In mostra, accanto alle opere di Opałka si sistemano quelle della veneziana Mariateresa Sartori, classe 1961, che con l'artista polacco ha lavorato e che, grazie a un interesse per le neuroscienze, la musica e il linguaggio, alla Querini Stampalia offre, a sua volta, un percorso sui temi del tempo, della durata e della contingenza. "La sua opera crea dei vuoti, degli spazi inediti di percezione e di comprensione della realtà, al di là dei significati precostituiti, consegnando la chiave d'accesso a nuove lingue. Grazie ad accostamenti, scarti, sovrapposizioni, intersezioni tra alfabeti diversi, intercetta il filo sottile delle relazioni che intercorrono tra natura e artificio, epico e quotidiano, visibile e invisibile, passato e presente", ha spiegato la curatrice. Ecco allora gli undici audiolibri de Il suono della lingua che ci regalano suoni nuovi, ritmo e melodia, attraverso una serie di registrazioni sonore di poesie, brani teatrali e letterari in 11 diverse lingue del mondo, rielaborate spostando le consonanti di ogni parola ma mantenendo inalterati lunghezza e accento, rima e metrica. E ancora, il ciclo di disegni Tutti quelli che vanno, realizzato in collaborazione con il fisico teorico Bruno Giorgini del gruppo di ricerca dell'Università di Bologna, Fisicadellacittà, che studia i flussi pedonali dal punto di vista fisico-matematico: da qui Sartori è partita per tracciare su un foglio il percorso di ogni pedone a Piazza San Marco in un preciso periodo di tempo, piccioni inclusi, riuniti attorno a un mucchietto di grano, costruendo infine una mappa collettiva dei passi.

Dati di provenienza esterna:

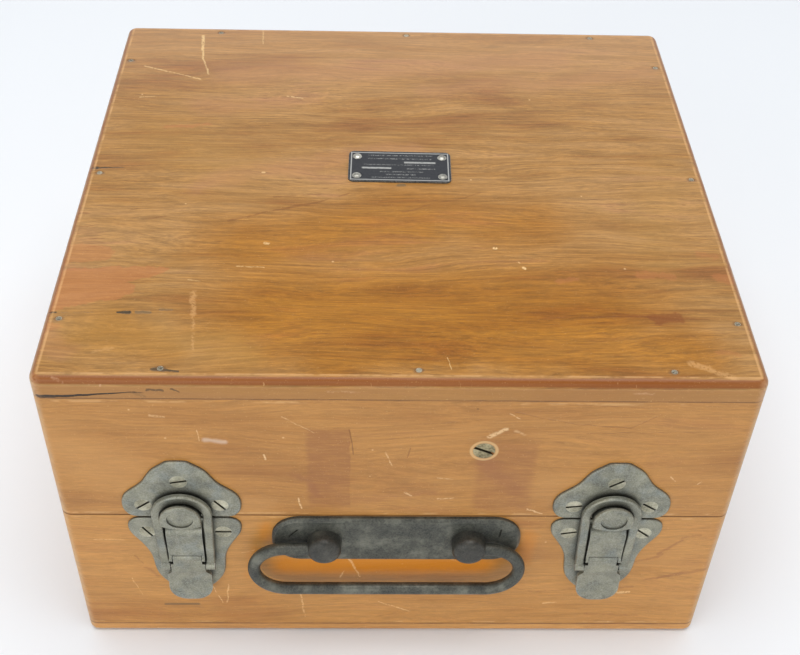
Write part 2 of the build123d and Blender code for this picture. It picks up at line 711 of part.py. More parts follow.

Infine, il video Omaggio a Chopin, proiettato nella stanza degli armadi, accanto al boudoir, dove è esposto il ciclo Feuilles, a cui Sartori ha lavorato confrontandosi con lo stesso Opałka: qui si consuma il dialogo tra un uomo e una donna, ripresi di profilo, le cui parole diventano note, è una conversazione che, seguendo la circolarità del brano di Chopin, finisce come inizia, suggerendo una comunicazione senza esito né soluzione, un confronto senza fine. Siamo di fronte a due artisti che hanno "creato un sistema, inventato una metafora, un nuovo codice, un meccanismo, un modello, pur di avvicinarsi e sfiorare l'infinito".